VALHALLA, N.Y. – Students in the Emergency Medical Services program at the Southern Westchester BOCES learn life support techniques to use in real world situations. Two 12th-grade students, Kareem Glover and Maria Cardenas, were recently called upon unexpectedly to put their skills to the test in life-saving situations.

“I’m proud of them because it’s one thing to learn something here in the classroom but it’s a lot different to go out in the field and do it because you just don’t know how the student is going to react,” said Hanifa Muhammad, the students’ medical services teacher at BOCES.

Cardenas, of New Rochelle, was out to dinner with her parents when she observed a young man begin to choke after joking around at his table with some friends. Cardenas was able to give the man the Heimlich maneuver until the food was dislodged from his windpipe and he was able to breathe again.

Cardenas said that although she practices the Heimlich all the time in class, it was the first time she used it when a person was actually choking and she was admittedly nervous.

“At first I was kind of paralyzed in the heat of the moment and I was nervous because I started thinking what if I don’t do it right and it doesn’t work,” Cardenas said. “But then I ran over to him and asked to help and I felt pretty proud of myself afterwards.”

Glover was walking through the hallway of Woodlands High School in Hartsdale when a fellow classmate began having a seizure. While the student laid on the ground, a teacher yelled for help and that was when Glover stepped in.

“I knew immediately that they were having a seizure so I told everyone to stand back and not stick anything in her mouth and rolled her on to her side so that if she started to throw up she wouldn’t start to choke,” Glover said.

Glover was able to monitor the student until paramedics showed up and took over.

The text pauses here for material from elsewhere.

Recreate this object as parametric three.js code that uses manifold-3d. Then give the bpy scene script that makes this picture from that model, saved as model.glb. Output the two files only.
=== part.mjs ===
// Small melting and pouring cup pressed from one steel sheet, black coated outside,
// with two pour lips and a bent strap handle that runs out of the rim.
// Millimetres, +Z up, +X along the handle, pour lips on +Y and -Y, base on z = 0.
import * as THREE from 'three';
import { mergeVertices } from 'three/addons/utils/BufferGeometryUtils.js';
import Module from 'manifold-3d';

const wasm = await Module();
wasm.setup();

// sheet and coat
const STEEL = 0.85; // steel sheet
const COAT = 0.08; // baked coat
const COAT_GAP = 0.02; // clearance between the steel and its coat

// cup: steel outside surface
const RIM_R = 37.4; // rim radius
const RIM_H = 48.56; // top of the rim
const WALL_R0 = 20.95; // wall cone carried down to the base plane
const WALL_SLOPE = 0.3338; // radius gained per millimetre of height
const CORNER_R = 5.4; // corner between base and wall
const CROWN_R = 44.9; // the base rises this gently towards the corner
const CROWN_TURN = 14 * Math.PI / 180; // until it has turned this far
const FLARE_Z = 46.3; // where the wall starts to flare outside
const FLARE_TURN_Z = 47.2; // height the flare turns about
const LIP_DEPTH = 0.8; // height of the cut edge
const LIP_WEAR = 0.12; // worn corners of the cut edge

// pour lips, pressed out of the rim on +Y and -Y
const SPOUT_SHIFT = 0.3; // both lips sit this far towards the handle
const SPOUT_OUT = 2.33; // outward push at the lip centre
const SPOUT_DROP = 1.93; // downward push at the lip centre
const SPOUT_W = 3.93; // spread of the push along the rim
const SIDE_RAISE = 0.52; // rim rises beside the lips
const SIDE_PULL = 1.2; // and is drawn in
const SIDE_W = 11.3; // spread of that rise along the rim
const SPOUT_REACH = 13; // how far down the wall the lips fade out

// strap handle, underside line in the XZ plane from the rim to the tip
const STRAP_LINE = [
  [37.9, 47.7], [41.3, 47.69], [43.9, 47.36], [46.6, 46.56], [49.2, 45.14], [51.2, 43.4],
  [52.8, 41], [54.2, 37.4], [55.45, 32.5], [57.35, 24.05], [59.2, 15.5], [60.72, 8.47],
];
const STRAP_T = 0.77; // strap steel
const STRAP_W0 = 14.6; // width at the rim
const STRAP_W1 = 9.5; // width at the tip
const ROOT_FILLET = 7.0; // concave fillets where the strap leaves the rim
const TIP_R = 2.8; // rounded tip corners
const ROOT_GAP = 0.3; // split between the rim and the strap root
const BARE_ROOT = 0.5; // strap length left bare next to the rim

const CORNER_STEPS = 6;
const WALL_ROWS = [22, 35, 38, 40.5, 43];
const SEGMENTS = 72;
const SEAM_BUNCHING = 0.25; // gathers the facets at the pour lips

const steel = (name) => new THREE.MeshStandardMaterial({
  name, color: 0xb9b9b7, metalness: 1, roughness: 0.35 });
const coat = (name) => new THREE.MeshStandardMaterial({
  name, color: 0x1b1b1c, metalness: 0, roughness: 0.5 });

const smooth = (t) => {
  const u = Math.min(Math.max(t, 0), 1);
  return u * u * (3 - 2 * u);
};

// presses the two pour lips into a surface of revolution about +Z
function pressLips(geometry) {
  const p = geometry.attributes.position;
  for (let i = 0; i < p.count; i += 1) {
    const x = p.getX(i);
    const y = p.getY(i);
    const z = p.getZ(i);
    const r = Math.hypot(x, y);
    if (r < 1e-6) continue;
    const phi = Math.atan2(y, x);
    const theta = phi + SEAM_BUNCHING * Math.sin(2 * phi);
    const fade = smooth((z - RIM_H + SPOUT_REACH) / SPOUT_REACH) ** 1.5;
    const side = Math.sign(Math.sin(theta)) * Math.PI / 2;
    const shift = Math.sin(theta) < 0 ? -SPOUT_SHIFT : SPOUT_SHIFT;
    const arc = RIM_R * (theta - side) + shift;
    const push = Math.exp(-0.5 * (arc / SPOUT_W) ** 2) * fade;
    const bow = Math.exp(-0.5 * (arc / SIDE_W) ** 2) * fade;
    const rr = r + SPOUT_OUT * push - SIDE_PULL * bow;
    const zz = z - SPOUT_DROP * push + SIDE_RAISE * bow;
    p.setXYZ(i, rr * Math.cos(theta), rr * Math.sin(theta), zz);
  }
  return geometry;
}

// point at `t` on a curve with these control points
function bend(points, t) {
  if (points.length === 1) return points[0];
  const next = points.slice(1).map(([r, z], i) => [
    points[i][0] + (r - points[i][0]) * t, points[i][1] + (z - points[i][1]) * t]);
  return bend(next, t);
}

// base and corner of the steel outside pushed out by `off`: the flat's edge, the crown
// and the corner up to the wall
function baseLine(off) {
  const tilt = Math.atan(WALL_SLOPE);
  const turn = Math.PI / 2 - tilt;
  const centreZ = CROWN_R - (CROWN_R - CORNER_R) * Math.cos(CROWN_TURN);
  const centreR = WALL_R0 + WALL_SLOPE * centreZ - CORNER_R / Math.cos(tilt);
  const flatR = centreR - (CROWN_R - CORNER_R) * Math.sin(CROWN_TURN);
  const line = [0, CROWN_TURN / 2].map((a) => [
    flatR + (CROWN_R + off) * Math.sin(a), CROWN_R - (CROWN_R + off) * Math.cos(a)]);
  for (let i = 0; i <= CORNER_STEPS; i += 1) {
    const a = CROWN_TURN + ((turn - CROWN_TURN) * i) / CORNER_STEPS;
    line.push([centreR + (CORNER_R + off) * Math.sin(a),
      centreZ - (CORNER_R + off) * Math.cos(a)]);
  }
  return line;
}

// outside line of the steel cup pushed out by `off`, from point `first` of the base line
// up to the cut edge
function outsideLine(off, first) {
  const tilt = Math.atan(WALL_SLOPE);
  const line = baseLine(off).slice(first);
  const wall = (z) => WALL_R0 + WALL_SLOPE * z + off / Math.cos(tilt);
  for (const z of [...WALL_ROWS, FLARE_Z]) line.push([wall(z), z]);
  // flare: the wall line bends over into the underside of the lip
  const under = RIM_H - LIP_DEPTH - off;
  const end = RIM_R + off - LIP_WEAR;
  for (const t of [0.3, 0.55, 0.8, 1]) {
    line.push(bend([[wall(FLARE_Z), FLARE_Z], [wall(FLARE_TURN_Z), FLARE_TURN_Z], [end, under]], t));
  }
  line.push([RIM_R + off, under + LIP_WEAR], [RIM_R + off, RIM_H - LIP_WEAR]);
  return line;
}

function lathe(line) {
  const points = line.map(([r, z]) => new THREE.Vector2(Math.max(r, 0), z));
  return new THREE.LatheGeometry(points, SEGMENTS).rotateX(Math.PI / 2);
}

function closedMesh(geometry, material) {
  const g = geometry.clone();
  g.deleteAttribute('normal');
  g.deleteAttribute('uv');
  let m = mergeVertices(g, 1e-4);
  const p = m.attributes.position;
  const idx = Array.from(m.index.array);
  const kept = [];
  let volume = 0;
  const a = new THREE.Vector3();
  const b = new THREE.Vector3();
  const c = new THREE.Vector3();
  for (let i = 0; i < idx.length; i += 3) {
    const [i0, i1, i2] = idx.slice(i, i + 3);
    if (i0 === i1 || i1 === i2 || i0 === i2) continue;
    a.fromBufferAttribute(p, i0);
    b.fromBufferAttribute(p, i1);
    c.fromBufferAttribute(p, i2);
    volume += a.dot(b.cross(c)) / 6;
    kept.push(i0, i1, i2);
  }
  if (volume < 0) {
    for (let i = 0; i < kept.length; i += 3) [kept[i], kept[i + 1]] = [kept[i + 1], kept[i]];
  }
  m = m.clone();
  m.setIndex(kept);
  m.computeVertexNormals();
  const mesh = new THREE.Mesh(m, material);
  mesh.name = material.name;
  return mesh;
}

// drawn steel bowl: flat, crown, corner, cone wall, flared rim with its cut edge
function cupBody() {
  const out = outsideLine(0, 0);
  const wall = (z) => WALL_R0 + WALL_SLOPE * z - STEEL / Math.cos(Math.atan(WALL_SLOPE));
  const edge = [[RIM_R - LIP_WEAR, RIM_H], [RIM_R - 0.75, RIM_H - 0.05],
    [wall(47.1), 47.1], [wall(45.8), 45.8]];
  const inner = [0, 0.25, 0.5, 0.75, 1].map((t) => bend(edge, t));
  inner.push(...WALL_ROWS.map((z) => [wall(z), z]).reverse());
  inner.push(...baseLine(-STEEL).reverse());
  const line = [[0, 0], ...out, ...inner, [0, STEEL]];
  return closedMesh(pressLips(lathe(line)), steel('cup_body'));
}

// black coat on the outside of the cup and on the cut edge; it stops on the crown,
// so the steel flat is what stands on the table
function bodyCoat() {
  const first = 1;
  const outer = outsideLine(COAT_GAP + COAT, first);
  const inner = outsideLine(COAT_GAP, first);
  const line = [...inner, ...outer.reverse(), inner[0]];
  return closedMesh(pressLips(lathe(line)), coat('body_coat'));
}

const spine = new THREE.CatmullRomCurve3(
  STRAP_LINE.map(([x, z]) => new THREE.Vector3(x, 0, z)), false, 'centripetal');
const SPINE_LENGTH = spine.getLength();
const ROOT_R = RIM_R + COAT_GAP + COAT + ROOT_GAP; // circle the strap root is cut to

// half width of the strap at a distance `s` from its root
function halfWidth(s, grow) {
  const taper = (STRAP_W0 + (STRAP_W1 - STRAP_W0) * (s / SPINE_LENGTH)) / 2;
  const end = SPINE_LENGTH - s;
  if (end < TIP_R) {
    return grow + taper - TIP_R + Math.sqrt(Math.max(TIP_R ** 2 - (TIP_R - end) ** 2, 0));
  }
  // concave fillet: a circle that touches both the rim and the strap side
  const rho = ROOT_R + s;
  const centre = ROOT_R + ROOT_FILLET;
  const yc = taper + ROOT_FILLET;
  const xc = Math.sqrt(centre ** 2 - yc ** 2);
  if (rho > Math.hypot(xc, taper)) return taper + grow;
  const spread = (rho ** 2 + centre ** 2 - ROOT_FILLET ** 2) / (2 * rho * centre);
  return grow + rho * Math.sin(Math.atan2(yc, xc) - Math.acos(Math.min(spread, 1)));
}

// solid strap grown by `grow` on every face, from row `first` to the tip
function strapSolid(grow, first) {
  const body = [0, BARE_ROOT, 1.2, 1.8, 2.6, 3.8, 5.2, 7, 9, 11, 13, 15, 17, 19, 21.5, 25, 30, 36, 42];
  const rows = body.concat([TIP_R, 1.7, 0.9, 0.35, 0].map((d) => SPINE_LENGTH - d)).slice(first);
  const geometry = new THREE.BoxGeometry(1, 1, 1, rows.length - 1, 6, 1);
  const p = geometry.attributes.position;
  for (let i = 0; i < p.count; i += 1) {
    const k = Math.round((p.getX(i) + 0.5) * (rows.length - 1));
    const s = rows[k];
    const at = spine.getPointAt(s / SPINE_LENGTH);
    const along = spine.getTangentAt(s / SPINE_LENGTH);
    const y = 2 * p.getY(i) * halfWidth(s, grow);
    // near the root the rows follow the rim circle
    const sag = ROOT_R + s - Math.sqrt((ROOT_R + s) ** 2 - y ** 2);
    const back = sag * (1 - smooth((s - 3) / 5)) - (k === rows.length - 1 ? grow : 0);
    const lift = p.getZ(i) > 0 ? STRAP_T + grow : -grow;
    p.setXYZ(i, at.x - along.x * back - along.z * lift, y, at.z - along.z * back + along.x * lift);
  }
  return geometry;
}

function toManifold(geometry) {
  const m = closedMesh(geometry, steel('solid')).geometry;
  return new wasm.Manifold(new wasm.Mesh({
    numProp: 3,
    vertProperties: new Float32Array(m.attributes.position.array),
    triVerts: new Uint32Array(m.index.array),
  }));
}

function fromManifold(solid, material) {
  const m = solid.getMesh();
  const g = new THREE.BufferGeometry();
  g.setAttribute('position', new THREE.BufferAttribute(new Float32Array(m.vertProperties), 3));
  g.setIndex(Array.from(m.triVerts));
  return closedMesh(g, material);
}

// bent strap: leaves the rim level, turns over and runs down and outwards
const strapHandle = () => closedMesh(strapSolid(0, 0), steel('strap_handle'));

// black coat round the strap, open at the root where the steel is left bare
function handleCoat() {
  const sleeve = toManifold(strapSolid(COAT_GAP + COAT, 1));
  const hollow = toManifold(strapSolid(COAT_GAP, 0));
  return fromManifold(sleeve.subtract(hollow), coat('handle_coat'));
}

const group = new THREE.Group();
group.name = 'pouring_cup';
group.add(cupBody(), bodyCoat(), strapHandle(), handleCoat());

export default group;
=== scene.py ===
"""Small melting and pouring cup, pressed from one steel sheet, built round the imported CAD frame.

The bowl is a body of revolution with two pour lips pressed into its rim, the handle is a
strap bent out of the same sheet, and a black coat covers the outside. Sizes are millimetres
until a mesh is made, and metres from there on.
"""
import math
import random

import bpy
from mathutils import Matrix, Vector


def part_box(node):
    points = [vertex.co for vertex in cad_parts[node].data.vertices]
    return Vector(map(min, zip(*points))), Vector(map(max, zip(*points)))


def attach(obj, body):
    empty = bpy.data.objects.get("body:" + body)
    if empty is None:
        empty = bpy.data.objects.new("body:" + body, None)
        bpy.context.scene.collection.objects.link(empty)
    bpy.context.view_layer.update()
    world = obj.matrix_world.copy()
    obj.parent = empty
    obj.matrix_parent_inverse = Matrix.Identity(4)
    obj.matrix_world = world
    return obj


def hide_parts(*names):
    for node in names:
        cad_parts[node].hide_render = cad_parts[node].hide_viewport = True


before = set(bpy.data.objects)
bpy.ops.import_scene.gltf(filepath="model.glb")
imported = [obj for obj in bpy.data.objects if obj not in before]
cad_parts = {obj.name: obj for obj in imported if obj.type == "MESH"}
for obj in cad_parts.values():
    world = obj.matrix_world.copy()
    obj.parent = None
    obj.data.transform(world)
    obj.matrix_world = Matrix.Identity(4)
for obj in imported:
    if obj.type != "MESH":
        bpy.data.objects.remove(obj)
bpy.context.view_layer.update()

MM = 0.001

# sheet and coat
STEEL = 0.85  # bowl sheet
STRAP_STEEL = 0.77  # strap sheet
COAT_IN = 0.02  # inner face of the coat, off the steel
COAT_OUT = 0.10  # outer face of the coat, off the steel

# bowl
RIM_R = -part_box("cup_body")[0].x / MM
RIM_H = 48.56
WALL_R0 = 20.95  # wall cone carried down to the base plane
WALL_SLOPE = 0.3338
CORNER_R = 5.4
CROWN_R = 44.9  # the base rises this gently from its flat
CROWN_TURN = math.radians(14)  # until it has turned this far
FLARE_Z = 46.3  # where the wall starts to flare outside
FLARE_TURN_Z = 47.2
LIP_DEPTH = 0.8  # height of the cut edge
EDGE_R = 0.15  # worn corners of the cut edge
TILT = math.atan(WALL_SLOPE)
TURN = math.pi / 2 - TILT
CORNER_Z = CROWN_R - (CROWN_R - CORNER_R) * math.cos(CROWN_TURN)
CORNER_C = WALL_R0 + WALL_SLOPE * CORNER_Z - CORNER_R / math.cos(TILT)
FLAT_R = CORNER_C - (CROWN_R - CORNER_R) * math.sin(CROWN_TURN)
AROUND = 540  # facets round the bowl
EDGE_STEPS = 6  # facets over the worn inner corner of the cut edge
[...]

The student fully recovered. Glover said it was the first time that he was ever put in a real-life situation that he needed to use life-saving techniques.

“I wasn’t really nervous at all because it happened so quickly that I didn’t really have time to think about it, it almost just happened naturally,” Glover said.

Through the program at BOCES, the students are first aid and CPR certified and are New York state certified first responders.  Both students say they plan to one day become certified paramedics and remain in the professional medical field.